# What is an integral?

1. May 2, 2012

### xeon123

I've this example of an integral.

$\int^{x}_{a} f(t)dt$

What t and dt means? Is there a relation between t and dt?

2. May 2, 2012

### HallsofIvy

Staff Emeritus
Since you are talking about an integral I assume you have some idea of what an integral is, either taking a course in Calculus or are reading a book on Calculus.

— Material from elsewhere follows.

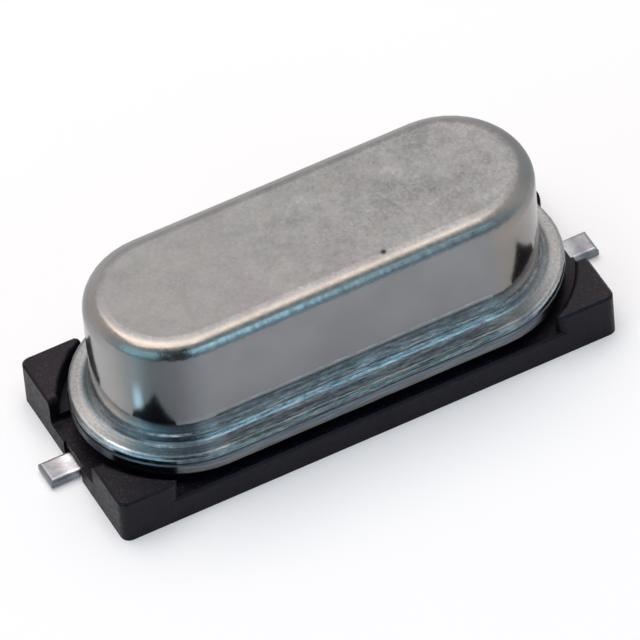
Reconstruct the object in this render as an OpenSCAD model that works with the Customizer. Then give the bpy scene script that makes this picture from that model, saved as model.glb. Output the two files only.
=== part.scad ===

Every text book I have seen introduces the integral in terms of the Riemann sum in which you divide an area under the graph of y=f(x) into very thin rectangles- each having base $\Delta x$ and height $f(x_i^*)$ for $x_i^*$ being some x value within the base of the ith rectangle. The approximate area would be the sum of the areas of those rectangles: $\sum f(x_i^*)\Delta x$. One can show that the exact area is the limit of that as the base of those rectangles goes to 0. Then in the form $\int f(x)dx$ or $\int f(t)dt$ x and t are the independent variables in the functions f(x) and f(t), the limits of $f(x_i^*)$ and $f(t_i^*)$, and dx and dt are "infinitesmal" sections of the axis.

3. May 2, 2012

### xeon123

So what's the purpose of having dx in the expression? If I'm correct, dx means the derivative of x. And, in each point of x in the interval $\Delta x$, x will be a fixed value (is it a constant?), and the derivative of a constant is always 0.

4. May 2, 2012

### micromass

Staff Emeritus
The "dx" is just a notation. It doesn't mean anything. It's just used to denote which variable we integrate.

For example

$$\int_0^1 (t+x)dx$$

means that we integrate with respect to x. While

$$\int_0^1 (t+x)dt$$

means that we integrate with respect to t.

5. May 2, 2012

### xeon123

As far as I understand, in the first case we will only integrate x, and in the second case, t.

So, being f a function, f=(t+x)

In the first case, what happens to x? Can you integrate this example, please?

6. May 2, 2012

### micromass

Staff Emeritus
With the integral

$$\int (t+x)dx$$

we have that t is a constant and x is the integration variable, so

$$\int (t+x)dx = tx+\frac{x^2}{2}+C$$

While in

$$\int (t+x)dt$$

we treat x as a constant. Thus

$$\int (t+x)dx = \frac{t^2}{2}+tx+C$$

7. May 2, 2012

### xeon123

Thanks, now I got it.

8. May 3, 2012

### hunt_mat

I wrote some notes on integration, they should be available on the Math & Science Learning Materials section under notes on integration.